Determine how many lines contain the string "from" and reply with that number alone.

::: Available data

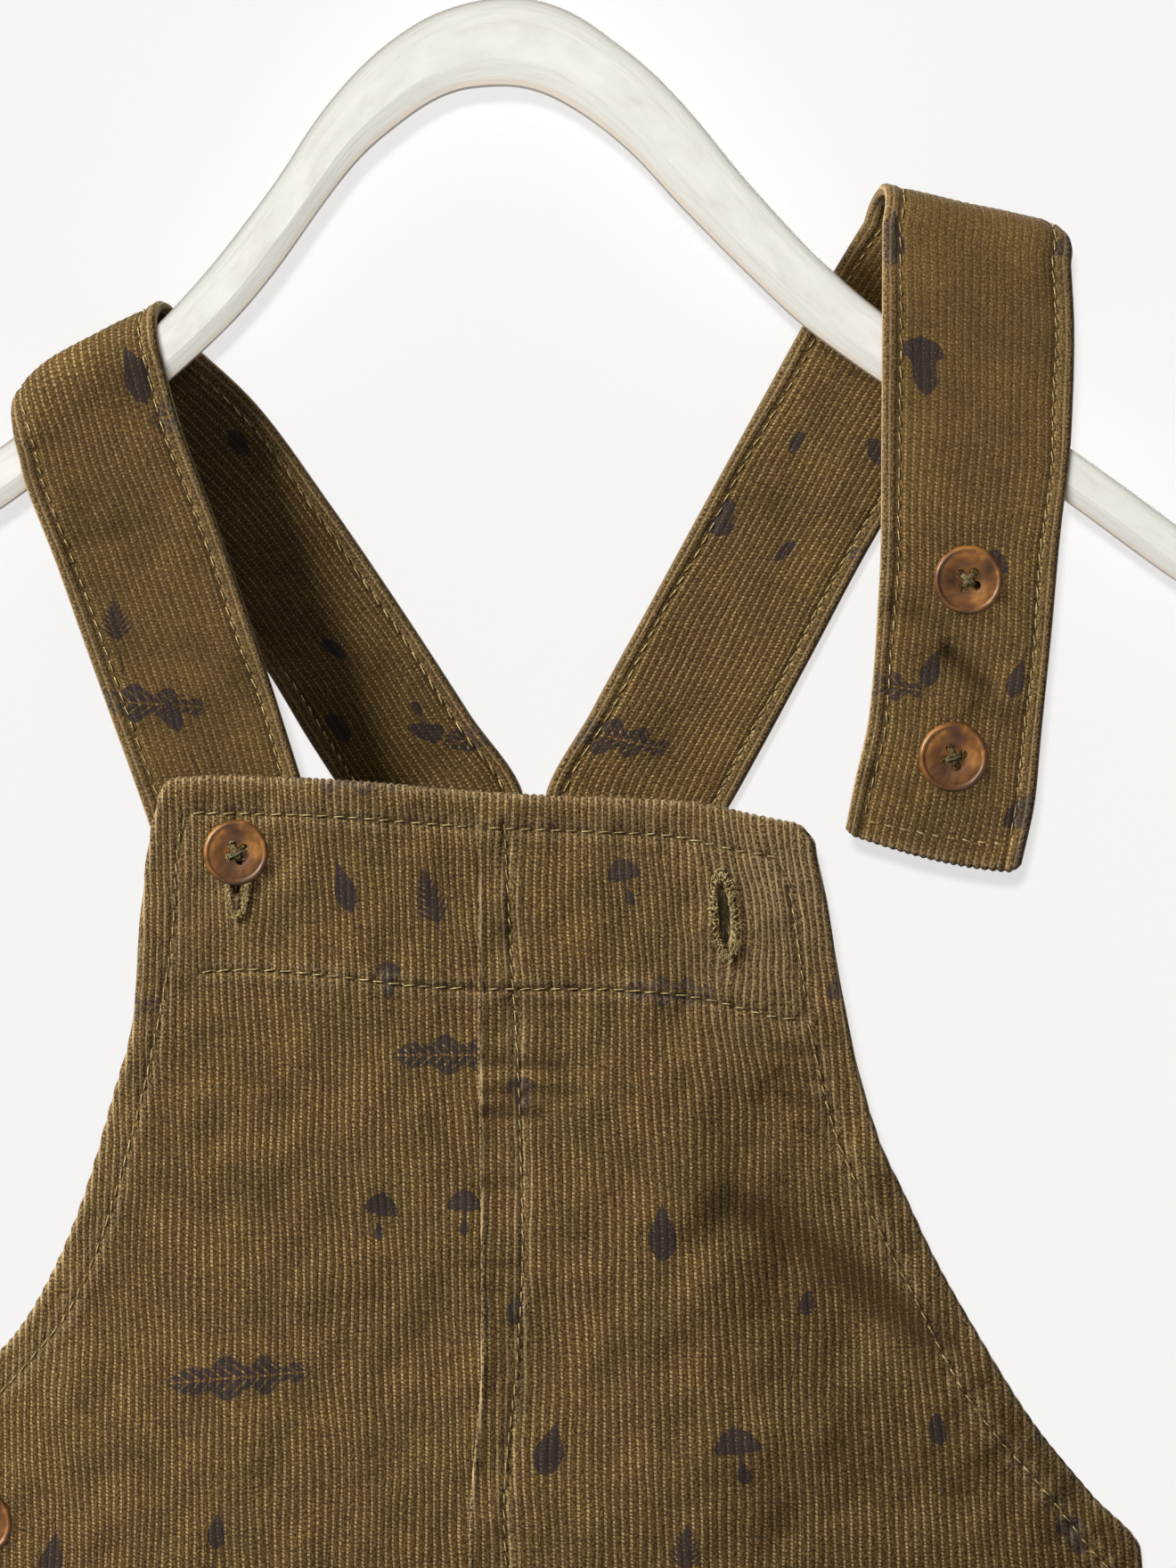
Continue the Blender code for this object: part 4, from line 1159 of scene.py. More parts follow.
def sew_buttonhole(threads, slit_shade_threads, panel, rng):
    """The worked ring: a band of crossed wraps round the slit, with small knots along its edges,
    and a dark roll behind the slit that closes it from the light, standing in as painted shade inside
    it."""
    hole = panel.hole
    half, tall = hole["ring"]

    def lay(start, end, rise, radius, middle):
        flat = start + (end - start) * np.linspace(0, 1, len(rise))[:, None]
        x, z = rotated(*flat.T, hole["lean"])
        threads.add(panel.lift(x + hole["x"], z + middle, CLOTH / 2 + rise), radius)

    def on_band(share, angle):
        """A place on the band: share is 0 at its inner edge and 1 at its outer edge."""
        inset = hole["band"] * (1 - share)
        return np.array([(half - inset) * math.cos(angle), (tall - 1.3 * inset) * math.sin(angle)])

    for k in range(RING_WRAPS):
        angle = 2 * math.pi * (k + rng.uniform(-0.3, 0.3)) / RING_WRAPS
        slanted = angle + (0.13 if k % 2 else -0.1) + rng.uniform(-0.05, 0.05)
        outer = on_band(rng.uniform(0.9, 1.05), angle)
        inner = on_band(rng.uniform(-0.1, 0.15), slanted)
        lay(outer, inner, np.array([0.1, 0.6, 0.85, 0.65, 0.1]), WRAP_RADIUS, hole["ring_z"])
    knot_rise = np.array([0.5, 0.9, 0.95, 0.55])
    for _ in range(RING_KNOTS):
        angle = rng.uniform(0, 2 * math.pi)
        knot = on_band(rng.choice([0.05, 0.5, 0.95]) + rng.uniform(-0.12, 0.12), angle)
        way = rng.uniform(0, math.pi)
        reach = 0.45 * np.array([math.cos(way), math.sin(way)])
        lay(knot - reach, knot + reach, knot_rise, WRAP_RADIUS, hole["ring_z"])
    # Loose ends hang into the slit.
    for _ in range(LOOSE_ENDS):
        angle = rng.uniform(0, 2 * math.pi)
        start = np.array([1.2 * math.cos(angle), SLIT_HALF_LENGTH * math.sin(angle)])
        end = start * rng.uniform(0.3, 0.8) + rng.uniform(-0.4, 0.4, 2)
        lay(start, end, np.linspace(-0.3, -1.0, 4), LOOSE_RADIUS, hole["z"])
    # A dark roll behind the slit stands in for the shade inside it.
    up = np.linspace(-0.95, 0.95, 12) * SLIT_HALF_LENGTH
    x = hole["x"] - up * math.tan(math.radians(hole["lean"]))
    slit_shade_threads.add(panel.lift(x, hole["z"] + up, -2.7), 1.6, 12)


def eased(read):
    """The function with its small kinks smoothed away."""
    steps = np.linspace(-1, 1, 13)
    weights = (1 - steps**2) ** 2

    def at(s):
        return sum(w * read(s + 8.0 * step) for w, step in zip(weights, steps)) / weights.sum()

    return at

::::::

* _Full output_
2